= Glenn Anthony May =

American historian (1945–2020)

Glenn Anthony May (June 12, 1945 – September 8, 2020) was a professor of history at the University of Oregon, where he worked from 1983 to 2015. His area of study included Southeast Asian history (especially of the Philippines), foreign relations of the United States, and Chicano history.

==Biography==
May was born in Brooklyn in 1945. May studied at Yale University for his undergraduate degree. After graduating in 1966, he served in the Vietnam War. When his military service was complete, he returned to Yale where he received a PhD in history. He married Helen Liu in 1991 and they have two children.

May's main research focus has been on the History of the Philippines. His works include:
- Social Engineering in the Philippines: The Aims, Execution, and Impact of American Colonial Policy, 1900–1913 (Greenwood Press, 1980, ISBN 9780313209789)
- A Past Recovered: Essays on Philippine History and Historiography (New Day, 1987, ISBN 9789711002602)
- Battle for Batangas: A Philippine Province at War (Yale University Press, 1991, ISBN 9780300048506)
- Inventing a Hero: The Posthumous Re-Creation of Andres Bonifacio (University of Wisconsin, Center for Southeast Asian Studies, 1996, ISBN 9789711009151)
- Sonny Montes and Mexican American Activism in Oregon (2010).

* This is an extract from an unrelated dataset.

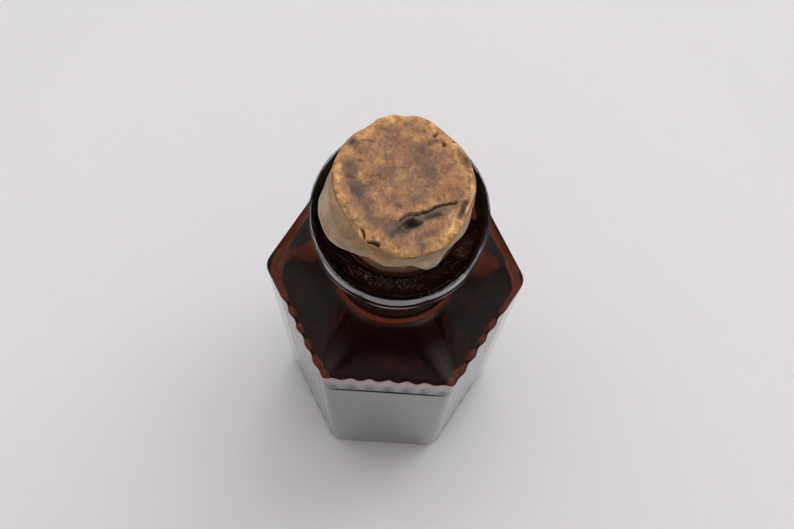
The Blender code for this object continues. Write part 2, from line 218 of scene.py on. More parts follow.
def spaced(path, most):
    """The same path with points added, so that no step along it is longer than `most`."""
    lengths = np.hypot(*np.diff(path, axis=0).T)
    counts = np.maximum(1, np.ceil(lengths / most)).astype(int)
    start = np.repeat(np.arange(len(counts)), counts)
    within = np.arange(counts.sum()) - np.repeat(np.cumsum(counts) - counts, counts)
    share = (within / np.repeat(counts, counts))[:, None]
    return np.vstack([path[start] + (path[start + 1] - path[start]) * share, path[-1:]])


# %% [markdown]
# ## The glass: one surface from the base to the inside of the base
#
# The bottle was blown or pressed in a two-part mould, so its outside is crisp and its inside soft.
# A renderer bends light at each surface of glass, so the bottle needs its real wall: the surface
# climbs the outside, turns over the lip, goes down through the bore and ends inside on the base.
# It could be made by cutting one shape from another. A single grid is better here, because the
# rounded lip and the fluted walls then have even faces, which keeps reflections clean.

# %% Sizes of the bottle, in millimetres
FLAT = -bottle_low.y / MM  # from the axis to a face
FACE_WIDTH = 2 * FLAT / sqrt(3)
LIP_TOP = bottle_high.z / MM
SHOULDER_EDGE = 76.0
WALL, EDGE_WALL, SHOULDER_WALL, BASE = 2.6, 0.7, 2.15, 4.5  # thinnest at the shoulder's edge
INNER_EDGE_RADIUS, INNER_CORNER, INNER_SHIFT = 6.5, 2.0, 0.10  # soft and set back: no mould inside
CORNER, SEAM_CORNER, HEEL = 2.5, 2.4, 3.0  # radii of upright corners and foot
PUSH_UP_RADIUS, PUSH_UP_DEPTH, PUSH_UP_ROUND = 10.5, 1.0, 0.8  # the base's middle is pushed up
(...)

May's work has been influential. His 1980 book, based on his PhD work, was published at a time when US control of the Philippines was generally thought to have led to rather positive results, was much more skeptical of the benefits of American rule. May's 1996 work on the historiography of Andrés Bonifacio attracted controversy, Inventing a Hero: The Posthumous Re-Creation of Andres Bonifacio. In it, May argued that much of the commonly accepted knowledge of Bonifacio were based on unverifiable or forged documents, and was a myth disconnected from the real Bonifacio. As Bonifacio is a Philippine national icon, this attracted pushback from those who wished to defend the standard version of Bonifacio's story. May also criticized the work of historian John Leddy Phelan on the Philippines under Spanish rule in 2004, in particular his claim that the Spanish began a process of changing communally held property into private property. Rather, May said, old Spanish documents indicate that the disputes of the era involved disputes with existing landholders – while the Spanish did take land, it appears it was from pre-existing owners in the Filipino elite, not from a commons.

May died on September 8, 2020. His ashes are interred at the Eugene Pioneer Cemetery in Eugene, Oregon near the University of Oregon.